begin

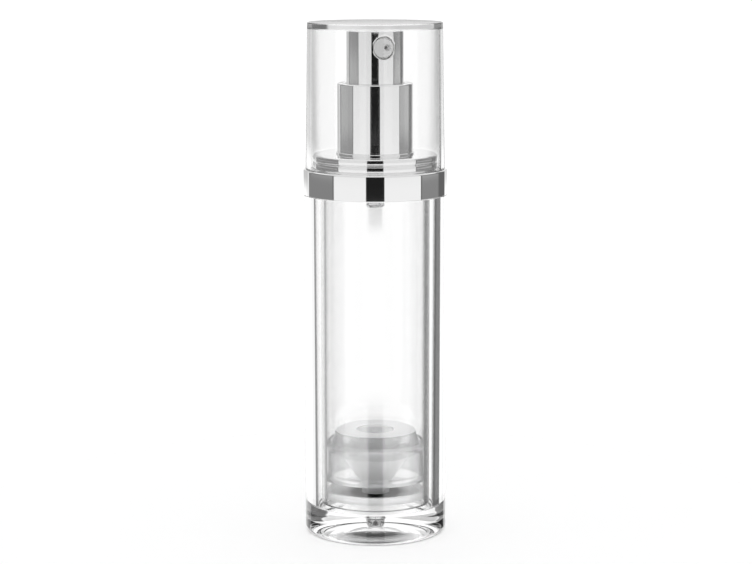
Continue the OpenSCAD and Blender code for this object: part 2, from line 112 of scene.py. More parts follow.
class HeadShape(bpy.types.PropertyGroup):
    """Sizes of the button, the nozzle and the guide sleeve."""
    button_wall: length("Button wall", "Wall thickness of the button", 0.7 * MM)
    button_top: length("Button top", "Thickness of the button's top", 1.0 * MM)
    button_edge: length("Button edge", "Radius of the button's top edge", 0.4 * MM)
    window: length("Window", "Diameter of the hole round the nozzle", 5.6 * MM)
    window_edge: length("Window edge", "Radius of the hole's edge", 0.22 * MM)
    outlet: length("Outlet", "Diameter of the outlet", 1.3 * MM)
    outlet_offset: length("Outlet offset", "Sideways place of the outlet in the insert", 1.1 * MM)
    sleeve_wall: length("Sleeve wall", "Wall thickness of the guide sleeve", 0.6 * MM)
    sleeve_mouth: length("Sleeve mouth", "Thickness of the sleeve's turned-in mouth", 0.75 * MM)
    sleeve_edge: length("Sleeve edge", "Radius of the sleeve's top edge", 0.35 * MM)
    sleeve_foot: length("Sleeve foot", "How far the sleeve's foot stands out", 0.3 * MM)
    sleeve_foot_height: length("Foot height", "Height of the sleeve's foot", 0.4 * MM)
    mouth_gap: length("Mouth gap", "Gap between the button and the sleeve's mouth", 0.25 * MM)


class CollarShape(bpy.types.PropertyGroup):
    """Sizes of the bright collar."""
    band: length("Band", "Height of the plain band", 6.3 * MM)
    wall: length("Wall", "Wall thickness of the band", 1.0 * MM)
    deck: length("Deck", "Thickness of the ledge and the deck", 0.8 * MM)
    band_edge: length("Band edge", "Radius of the band's upper edge", 0.45 * MM)
    ring: length("Ring", "Radius of the two ridges", 15.4 * MM)
    groove: length("Groove", "Depth of the groove between the ridges", 0.25 * MM)


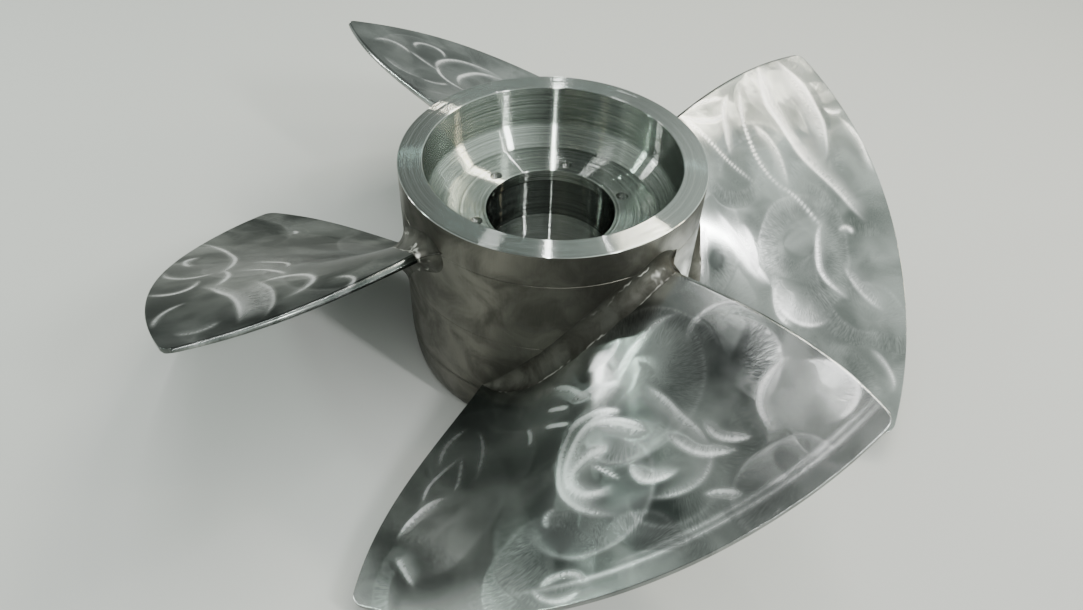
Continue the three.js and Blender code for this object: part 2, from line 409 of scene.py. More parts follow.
def ease(value: Array) -> Array:
    """Smooth step from 0 to 1: t squared times 3 - 2 t, with t held between 0 and 1."""
    held = np.clip(value, 0, 1)
    return held * held * (3 - 2 * held)


def level_place(azimuth: float, radius: float = 1.0) -> Array:
    """Level place at an azimuth in degrees and a distance from the shaft axis."""
    turn = np.radians(azimuth)
    return radius * np.array([np.cos(turn), np.sin(turn)])


# Half the width in millimetres of an arc's painted bright line.
EDGE = 1.1


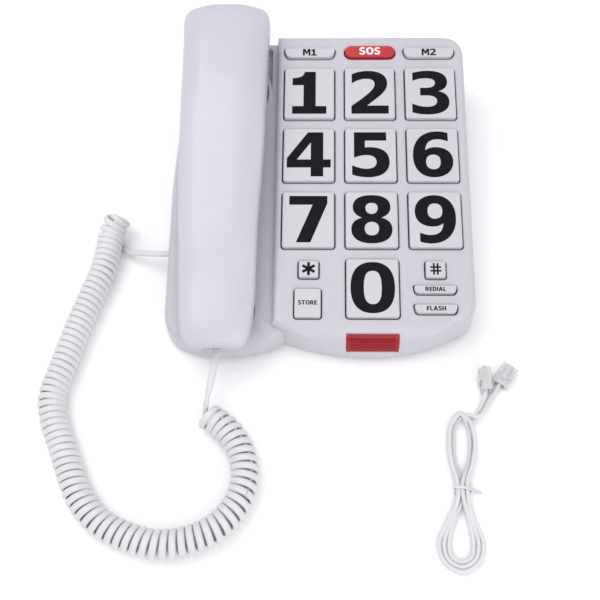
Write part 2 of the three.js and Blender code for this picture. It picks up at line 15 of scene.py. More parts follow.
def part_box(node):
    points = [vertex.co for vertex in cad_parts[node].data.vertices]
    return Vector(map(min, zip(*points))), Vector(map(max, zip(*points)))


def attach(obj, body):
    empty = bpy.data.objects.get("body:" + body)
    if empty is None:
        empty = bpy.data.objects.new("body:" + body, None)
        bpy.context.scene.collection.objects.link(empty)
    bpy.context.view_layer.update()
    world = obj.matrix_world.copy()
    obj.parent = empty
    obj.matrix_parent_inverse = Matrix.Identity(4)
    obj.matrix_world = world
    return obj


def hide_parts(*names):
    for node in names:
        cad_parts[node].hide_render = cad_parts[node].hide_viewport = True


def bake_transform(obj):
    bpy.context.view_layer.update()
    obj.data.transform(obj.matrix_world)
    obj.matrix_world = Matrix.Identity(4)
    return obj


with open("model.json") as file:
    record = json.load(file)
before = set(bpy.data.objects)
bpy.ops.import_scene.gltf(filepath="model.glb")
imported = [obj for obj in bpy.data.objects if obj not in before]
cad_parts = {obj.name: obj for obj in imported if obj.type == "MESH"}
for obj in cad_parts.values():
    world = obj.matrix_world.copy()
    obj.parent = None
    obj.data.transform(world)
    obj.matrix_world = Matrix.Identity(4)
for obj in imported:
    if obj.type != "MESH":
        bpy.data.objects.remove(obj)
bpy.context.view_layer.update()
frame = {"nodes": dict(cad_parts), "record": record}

# ---------------------------------------------------------------- dimensions
LEFT, RIGHT, FRONT, REAR = -93.2, 92.2, -101.0, 110.0
STEP_X = -28.5
TILT = math.radians(7)
SLOPE = math.tan(TILT)
PANEL = 36.5
DROP = 6.5
CRADLE = 8.0
PART_LINE = 5.8
WALL = 2.5
EDGE = 4.0
GAP = 0.3
KEY_X = 31.0
COLUMN_PITCH, ROW_PITCH, ROW_2_Y = 38.5, 44.5, 21.2
KEY_WIDTH, KEY_LENGTH, KEY_PROUD = 31.9, 37.4, 2.4
CLEARANCE = 0.6
CAP_GAP = 0.15
HANDSET_X, HANDSET_Y, HANDSET_HALF = -60.6, 8.9, 114.5
EAR_Y, MOUTH_Y, EAR_R, MOUTH_R = 64.0, -85.5, 24.0, 19.5
SEAM_Z, SEAM_TILT = 22.6, 0.03
JACK_Y, JACK_Z = -34.5, 12.6
LINE_SOCKET_X, RINGER_X = 34, 62
HANDSET_SCREWS = (28, -48)
HOLE_SPACING = 4.6
LAMP_HALF, LAMP_SILL, LAMP_REAR, LAMP_RIBS = 15.3, 11.5, FRONT + 6.3, 15
PRINT = 0.06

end

*Exercise description*.
Each line above must be reproduced exactly as it stands.

*Written response*.
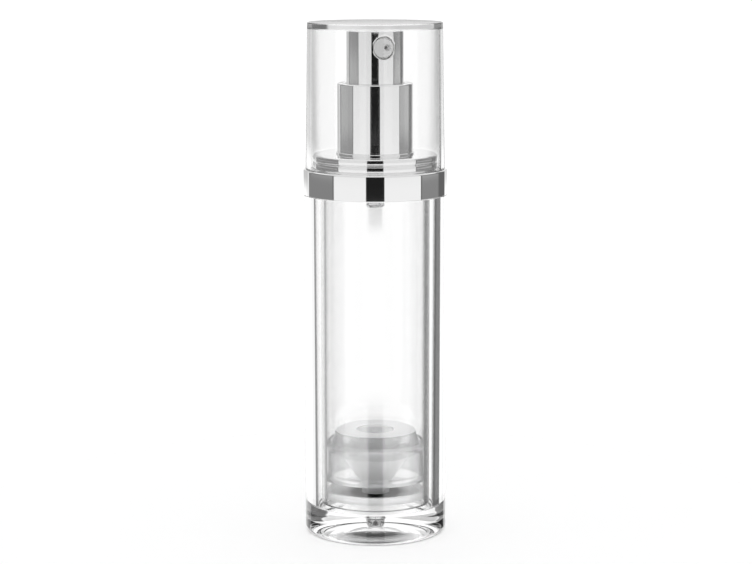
Continue the OpenSCAD and Blender code for this object: part 2, from line 112 of scene.py. More parts follow.
class HeadShape(bpy.types.PropertyGroup):
    """Sizes of the button, the nozzle and the guide sleeve."""
    button_wall: length("Button wall", "Wall thickness of the button", 0.7 * MM)
    button_top: length("Button top", "Thickness of the button's top", 1.0 * MM)
    button_edge: length("Button edge", "Radius of the button's top edge", 0.4 * MM)
    window: length("Window", "Diameter of the hole round the nozzle", 5.6 * MM)
    window_edge: length("Window edge", "Radius of the hole's edge", 0.22 * MM)
    outlet: length("Outlet", "Diameter of the outlet", 1.3 * MM)
    outlet_offset: length("Outlet offset", "Sideways place of the outlet in the insert", 1.1 * MM)
    sleeve_wall: length("Sleeve wall", "Wall thickness of the guide sleeve", 0.6 * MM)
    sleeve_mouth: length("Sleeve mouth", "Thickness of the sleeve's turned-in mouth", 0.75 * MM)
    sleeve_edge: length("Sleeve edge", "Radius of the sleeve's top edge", 0.35 * MM)
    sleeve_foot: length("Sleeve foot", "How far the sleeve's foot stands out", 0.3 * MM)
    sleeve_foot_height: length("Foot height", "Height of the sleeve's foot", 0.4 * MM)
    mouth_gap: length("Mouth gap", "Gap between the button and the sleeve's mouth", 0.25 * MM)


class CollarShape(bpy.types.PropertyGroup):
    """Sizes of the bright collar."""
    band: length("Band", "Height of the plain band", 6.3 * MM)
    wall: length("Wall", "Wall thickness of the band", 1.0 * MM)
    deck: length("Deck", "Thickness of the ledge and the deck", 0.8 * MM)
    band_edge: length("Band edge", "Radius of the band's upper edge", 0.45 * MM)
    ring: length("Ring", "Radius of the two ridges", 15.4 * MM)
    groove: length("Groove", "Depth of the groove between the ridges", 0.25 * MM)


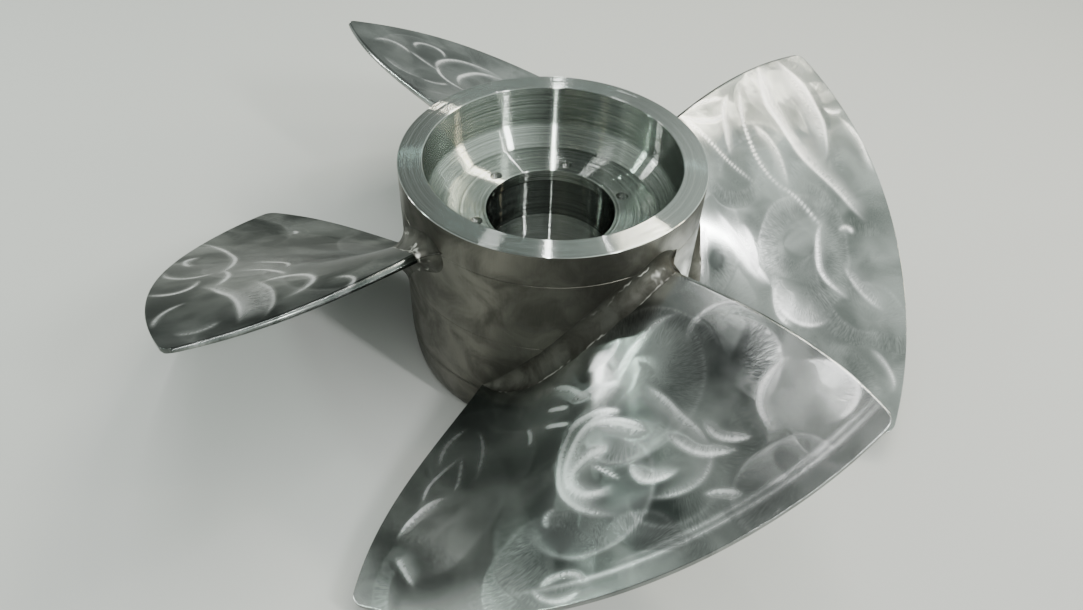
Continue the three.js and Blender code for this object: part 2, from line 409 of scene.py. More parts follow.
def ease(value: Array) -> Array:
    """Smooth step from 0 to 1: t squared times 3 - 2 t, with t held between 0 and 1."""
    held = np.clip(value, 0, 1)
    return held * held * (3 - 2 * held)


def level_place(azimuth: float, radius: float = 1.0) -> Array:
    """Level place at an azimuth in degrees and a distance from the shaft axis."""
    turn = np.radians(azimuth)
    return radius * np.array([np.cos(turn), np.sin(turn)])


# Half the width in millimetres of an arc's painted bright line.
EDGE = 1.1


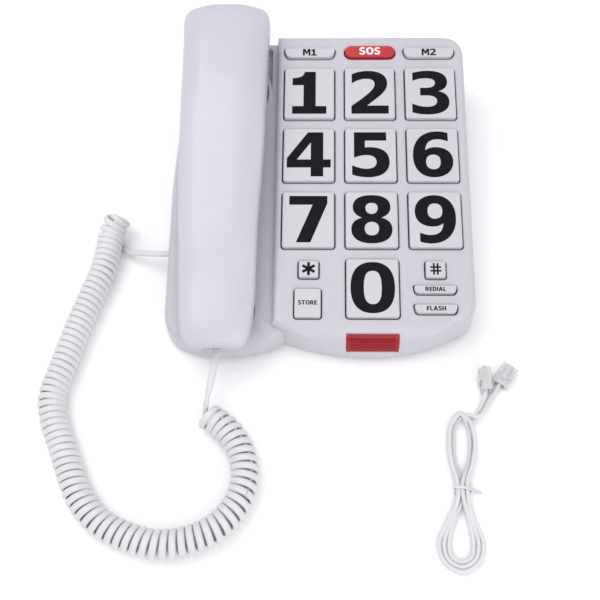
Write part 2 of the three.js and Blender code for this picture. It picks up at line 15 of scene.py. More parts follow.
def part_box(node):
    points = [vertex.co for vertex in cad_parts[node].data.vertices]
    return Vector(map(min, zip(*points))), Vector(map(max, zip(*points)))


def attach(obj, body):
    empty = bpy.data.objects.get("body:" + body)
    if empty is None:
        empty = bpy.data.objects.new("body:" + body, None)
        bpy.context.scene.collection.objects.link(empty)
    bpy.context.view_layer.update()
    world = obj.matrix_world.copy()
    obj.parent = empty
    obj.matrix_parent_inverse = Matrix.Identity(4)
    obj.matrix_world = world
    return obj


def hide_parts(*names):
    for node in names:
        cad_parts[node].hide_render = cad_parts[node].hide_viewport = True


def bake_transform(obj):
    bpy.context.view_layer.update()
    obj.data.transform(obj.matrix_world)
    obj.matrix_world = Matrix.Identity(4)
    return obj


with open("model.json") as file:
    record = json.load(file)
before = set(bpy.data.objects)
bpy.ops.import_scene.gltf(filepath="model.glb")
imported = [obj for obj in bpy.data.objects if obj not in before]
cad_parts = {obj.name: obj for obj in imported if obj.type == "MESH"}
for obj in cad_parts.values():
    world = obj.matrix_world.copy()
    obj.parent = None
    obj.data.transform(world)
    obj.matrix_world = Matrix.Identity(4)
for obj in imported:
    if obj.type != "MESH":
        bpy.data.objects.remove(obj)
bpy.context.view_layer.update()
frame = {"nodes": dict(cad_parts), "record": record}

# ---------------------------------------------------------------- dimensions
LEFT, RIGHT, FRONT, REAR = -93.2, 92.2, -101.0, 110.0
STEP_X = -28.5
TILT = math.radians(7)
SLOPE = math.tan(TILT)
PANEL = 36.5
DROP = 6.5
CRADLE = 8.0
PART_LINE = 5.8
WALL = 2.5
EDGE = 4.0
GAP = 0.3
KEY_X = 31.0
COLUMN_PITCH, ROW_PITCH, ROW_2_Y = 38.5, 44.5, 21.2
KEY_WIDTH, KEY_LENGTH, KEY_PROUD = 31.9, 37.4, 2.4
CLEARANCE = 0.6
CAP_GAP = 0.15
HANDSET_X, HANDSET_Y, HANDSET_HALF = -60.6, 8.9, 114.5
EAR_Y, MOUTH_Y, EAR_R, MOUTH_R = 64.0, -85.5, 24.0, 19.5
SEAM_Z, SEAM_TILT = 22.6, 0.03
JACK_Y, JACK_Z = -34.5, 12.6
LINE_SOCKET_X, RINGER_X = 34, 62
HANDSET_SCREWS = (28, -48)
HOLE_SPACING = 4.6
LAMP_HALF, LAMP_SILL, LAMP_REAR, LAMP_RIBS = 15.3, 11.5, FRONT + 6.3, 15
PRINT = 0.06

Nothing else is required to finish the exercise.